-------- Dataset content --------

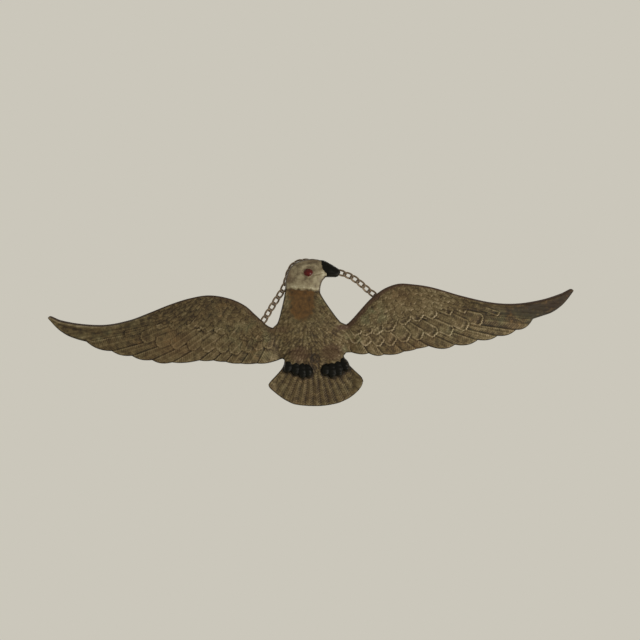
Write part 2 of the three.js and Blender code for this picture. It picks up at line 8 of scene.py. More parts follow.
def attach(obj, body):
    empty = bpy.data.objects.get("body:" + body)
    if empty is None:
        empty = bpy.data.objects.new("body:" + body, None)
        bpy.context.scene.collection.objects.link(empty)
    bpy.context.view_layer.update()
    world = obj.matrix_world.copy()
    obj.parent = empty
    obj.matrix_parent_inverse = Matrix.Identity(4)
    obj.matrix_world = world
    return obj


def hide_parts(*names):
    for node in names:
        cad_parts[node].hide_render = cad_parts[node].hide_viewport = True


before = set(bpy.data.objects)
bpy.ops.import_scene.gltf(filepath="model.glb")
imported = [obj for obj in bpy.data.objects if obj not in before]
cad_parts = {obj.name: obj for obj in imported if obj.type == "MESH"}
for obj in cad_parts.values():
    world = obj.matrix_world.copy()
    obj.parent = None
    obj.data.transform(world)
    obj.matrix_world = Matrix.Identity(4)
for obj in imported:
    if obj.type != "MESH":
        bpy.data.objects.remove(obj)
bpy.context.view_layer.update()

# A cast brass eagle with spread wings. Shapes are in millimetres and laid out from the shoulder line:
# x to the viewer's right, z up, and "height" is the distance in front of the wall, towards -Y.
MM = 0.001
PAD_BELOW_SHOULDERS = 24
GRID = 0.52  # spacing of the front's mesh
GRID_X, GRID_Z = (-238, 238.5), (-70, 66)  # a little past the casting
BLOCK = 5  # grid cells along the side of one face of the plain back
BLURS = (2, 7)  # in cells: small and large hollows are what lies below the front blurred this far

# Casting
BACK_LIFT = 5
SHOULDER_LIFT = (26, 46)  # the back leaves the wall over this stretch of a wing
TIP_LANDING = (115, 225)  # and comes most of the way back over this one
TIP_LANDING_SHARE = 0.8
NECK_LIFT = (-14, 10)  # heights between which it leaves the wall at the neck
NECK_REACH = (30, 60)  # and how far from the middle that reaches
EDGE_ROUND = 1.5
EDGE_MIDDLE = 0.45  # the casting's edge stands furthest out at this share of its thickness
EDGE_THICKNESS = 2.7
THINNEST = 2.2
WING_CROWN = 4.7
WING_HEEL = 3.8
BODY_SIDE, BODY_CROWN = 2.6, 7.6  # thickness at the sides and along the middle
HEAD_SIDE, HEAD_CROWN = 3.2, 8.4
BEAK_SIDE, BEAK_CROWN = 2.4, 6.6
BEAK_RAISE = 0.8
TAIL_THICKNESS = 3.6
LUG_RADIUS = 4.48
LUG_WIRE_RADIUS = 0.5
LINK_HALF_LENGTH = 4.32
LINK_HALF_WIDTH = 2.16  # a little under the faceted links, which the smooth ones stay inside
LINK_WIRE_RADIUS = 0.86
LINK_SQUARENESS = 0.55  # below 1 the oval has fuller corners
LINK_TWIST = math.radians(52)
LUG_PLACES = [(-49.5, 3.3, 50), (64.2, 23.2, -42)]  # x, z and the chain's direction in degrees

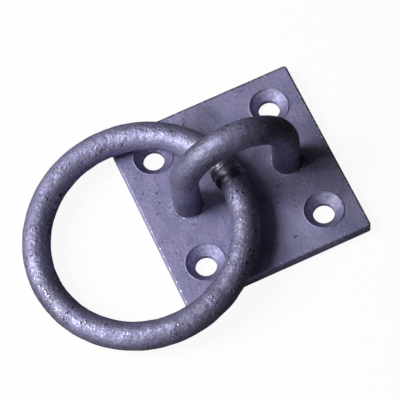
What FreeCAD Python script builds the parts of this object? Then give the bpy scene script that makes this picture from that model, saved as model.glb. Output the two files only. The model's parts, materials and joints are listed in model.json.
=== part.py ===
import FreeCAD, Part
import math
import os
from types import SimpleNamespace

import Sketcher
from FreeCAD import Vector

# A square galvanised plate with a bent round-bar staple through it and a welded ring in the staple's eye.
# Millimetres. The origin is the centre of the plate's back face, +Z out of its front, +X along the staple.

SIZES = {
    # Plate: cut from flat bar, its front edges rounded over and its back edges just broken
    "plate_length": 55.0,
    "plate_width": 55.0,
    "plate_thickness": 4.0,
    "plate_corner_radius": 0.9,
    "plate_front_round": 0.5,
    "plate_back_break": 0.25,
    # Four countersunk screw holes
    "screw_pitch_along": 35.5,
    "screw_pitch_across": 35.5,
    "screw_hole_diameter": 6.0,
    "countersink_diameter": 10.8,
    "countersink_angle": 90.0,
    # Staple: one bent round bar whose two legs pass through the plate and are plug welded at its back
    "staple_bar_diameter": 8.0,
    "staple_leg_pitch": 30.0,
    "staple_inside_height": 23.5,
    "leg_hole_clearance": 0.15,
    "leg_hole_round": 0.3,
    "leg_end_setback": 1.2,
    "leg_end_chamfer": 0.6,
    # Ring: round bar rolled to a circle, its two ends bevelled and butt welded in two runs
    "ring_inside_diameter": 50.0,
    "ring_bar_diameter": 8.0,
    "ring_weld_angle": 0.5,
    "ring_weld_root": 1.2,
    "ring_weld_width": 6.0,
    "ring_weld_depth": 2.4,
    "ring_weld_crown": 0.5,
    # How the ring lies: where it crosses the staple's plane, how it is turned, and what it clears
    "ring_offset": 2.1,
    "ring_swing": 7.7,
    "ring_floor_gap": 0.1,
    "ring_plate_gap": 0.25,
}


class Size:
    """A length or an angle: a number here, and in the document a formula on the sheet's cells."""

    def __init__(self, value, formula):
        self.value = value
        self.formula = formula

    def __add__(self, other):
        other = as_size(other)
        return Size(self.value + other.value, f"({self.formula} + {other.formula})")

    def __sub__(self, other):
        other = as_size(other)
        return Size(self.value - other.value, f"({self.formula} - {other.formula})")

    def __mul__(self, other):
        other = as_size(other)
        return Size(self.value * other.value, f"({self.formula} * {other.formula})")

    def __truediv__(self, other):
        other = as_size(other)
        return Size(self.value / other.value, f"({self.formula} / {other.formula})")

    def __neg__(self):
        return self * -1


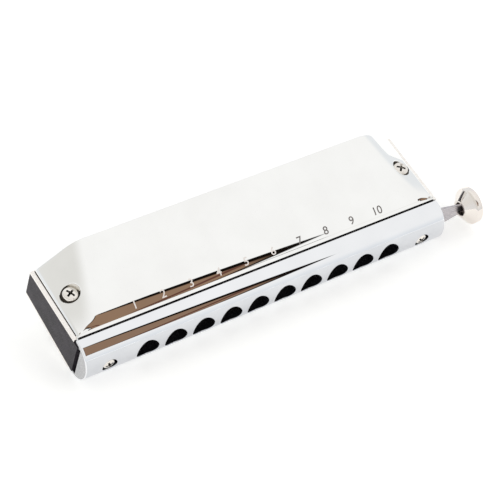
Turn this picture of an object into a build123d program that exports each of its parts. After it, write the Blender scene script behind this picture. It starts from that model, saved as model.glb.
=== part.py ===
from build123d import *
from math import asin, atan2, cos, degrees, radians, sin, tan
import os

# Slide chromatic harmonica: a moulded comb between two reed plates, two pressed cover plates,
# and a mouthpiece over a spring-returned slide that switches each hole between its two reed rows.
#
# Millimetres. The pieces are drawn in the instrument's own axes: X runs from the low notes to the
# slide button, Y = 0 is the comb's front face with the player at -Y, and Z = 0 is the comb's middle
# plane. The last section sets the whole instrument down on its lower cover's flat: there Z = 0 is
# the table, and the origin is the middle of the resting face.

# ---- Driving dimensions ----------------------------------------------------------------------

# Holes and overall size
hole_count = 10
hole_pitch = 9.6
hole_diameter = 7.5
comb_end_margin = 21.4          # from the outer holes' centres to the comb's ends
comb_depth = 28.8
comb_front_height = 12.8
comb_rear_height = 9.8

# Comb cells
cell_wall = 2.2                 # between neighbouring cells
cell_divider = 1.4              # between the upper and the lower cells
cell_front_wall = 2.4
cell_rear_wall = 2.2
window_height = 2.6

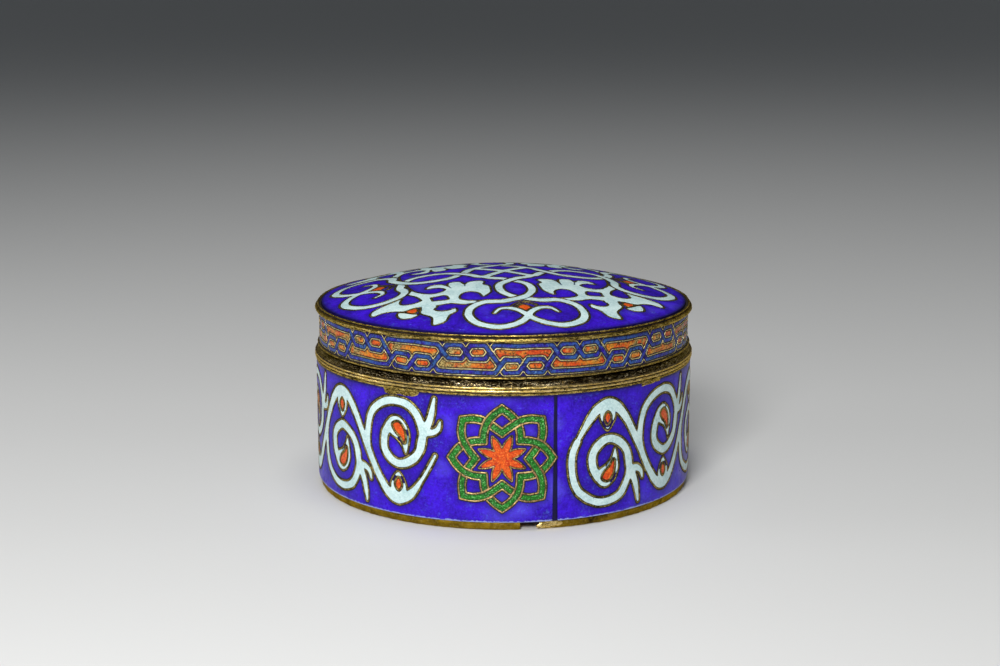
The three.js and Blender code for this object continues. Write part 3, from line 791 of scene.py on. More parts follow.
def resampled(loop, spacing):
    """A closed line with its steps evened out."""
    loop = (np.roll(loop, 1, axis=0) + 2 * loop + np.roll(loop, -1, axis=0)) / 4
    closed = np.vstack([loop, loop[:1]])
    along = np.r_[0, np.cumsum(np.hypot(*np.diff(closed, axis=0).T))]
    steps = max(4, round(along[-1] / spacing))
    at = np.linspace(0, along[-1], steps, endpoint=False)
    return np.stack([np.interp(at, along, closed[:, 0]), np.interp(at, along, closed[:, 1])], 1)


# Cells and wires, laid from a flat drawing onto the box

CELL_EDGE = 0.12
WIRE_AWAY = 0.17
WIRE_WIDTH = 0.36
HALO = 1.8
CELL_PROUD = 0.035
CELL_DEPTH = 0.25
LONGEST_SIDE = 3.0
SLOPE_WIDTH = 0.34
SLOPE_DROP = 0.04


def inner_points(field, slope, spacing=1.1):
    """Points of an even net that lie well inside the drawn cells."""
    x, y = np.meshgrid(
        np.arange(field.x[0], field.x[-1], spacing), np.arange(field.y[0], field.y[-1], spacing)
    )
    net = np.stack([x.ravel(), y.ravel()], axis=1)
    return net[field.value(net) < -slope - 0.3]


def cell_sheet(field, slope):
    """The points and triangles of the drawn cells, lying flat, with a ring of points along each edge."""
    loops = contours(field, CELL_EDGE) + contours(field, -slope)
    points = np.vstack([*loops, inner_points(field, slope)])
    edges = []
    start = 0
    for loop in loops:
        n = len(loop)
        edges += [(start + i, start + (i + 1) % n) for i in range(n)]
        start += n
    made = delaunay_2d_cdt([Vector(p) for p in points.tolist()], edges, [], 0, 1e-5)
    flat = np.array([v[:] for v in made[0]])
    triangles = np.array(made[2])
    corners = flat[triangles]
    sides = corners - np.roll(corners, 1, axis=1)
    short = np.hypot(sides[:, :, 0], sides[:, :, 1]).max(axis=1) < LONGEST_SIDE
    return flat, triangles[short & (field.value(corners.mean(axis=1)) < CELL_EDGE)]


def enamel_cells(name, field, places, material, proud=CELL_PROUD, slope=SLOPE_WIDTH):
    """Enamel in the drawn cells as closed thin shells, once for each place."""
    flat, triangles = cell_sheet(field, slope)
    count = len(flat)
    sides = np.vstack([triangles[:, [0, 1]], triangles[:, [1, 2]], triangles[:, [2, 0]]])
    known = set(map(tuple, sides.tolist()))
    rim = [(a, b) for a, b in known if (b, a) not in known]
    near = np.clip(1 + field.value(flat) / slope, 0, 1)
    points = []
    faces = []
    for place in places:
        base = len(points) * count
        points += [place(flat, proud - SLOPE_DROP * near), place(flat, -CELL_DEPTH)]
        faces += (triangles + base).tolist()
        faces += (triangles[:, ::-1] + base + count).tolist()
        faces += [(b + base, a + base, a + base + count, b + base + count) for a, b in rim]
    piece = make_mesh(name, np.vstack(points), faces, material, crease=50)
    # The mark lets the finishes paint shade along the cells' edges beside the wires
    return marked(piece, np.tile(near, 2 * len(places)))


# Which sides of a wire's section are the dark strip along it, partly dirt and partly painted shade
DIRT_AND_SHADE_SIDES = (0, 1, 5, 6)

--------

Challenge = The line with "cad_parts[node].hide_render = cad_parts[node].hide_viewport" marks the start and the line with "BLURS = (2, 7)" marks the end; transcribe every line in that stretch, unchanged.

Expected output =
        cad_parts[node].hide_render = cad_parts[node].hide_viewport = True


before = set(bpy.data.objects)
bpy.ops.import_scene.gltf(filepath="model.glb")
imported = [obj for obj in bpy.data.objects if obj not in before]
cad_parts = {obj.name: obj for obj in imported if obj.type == "MESH"}
for obj in cad_parts.values():
    world = obj.matrix_world.copy()
    obj.parent = None
    obj.data.transform(world)
    obj.matrix_world = Matrix.Identity(4)
for obj in imported:
    if obj.type != "MESH":
        bpy.data.objects.remove(obj)
bpy.context.view_layer.update()

# A cast brass eagle with spread wings. Shapes are in millimetres and laid out from the shoulder line:
# x to the viewer's right, z up, and "height" is the distance in front of the wall, towards -Y.
MM = 0.001
PAD_BELOW_SHOULDERS = 24
GRID = 0.52  # spacing of the front's mesh
GRID_X, GRID_Z = (-238, 238.5), (-70, 66)  # a little past the casting
BLOCK = 5  # grid cells along the side of one face of the plain back
BLURS = (2, 7)  # in cells: small and large hollows are what lies below the front blurred this far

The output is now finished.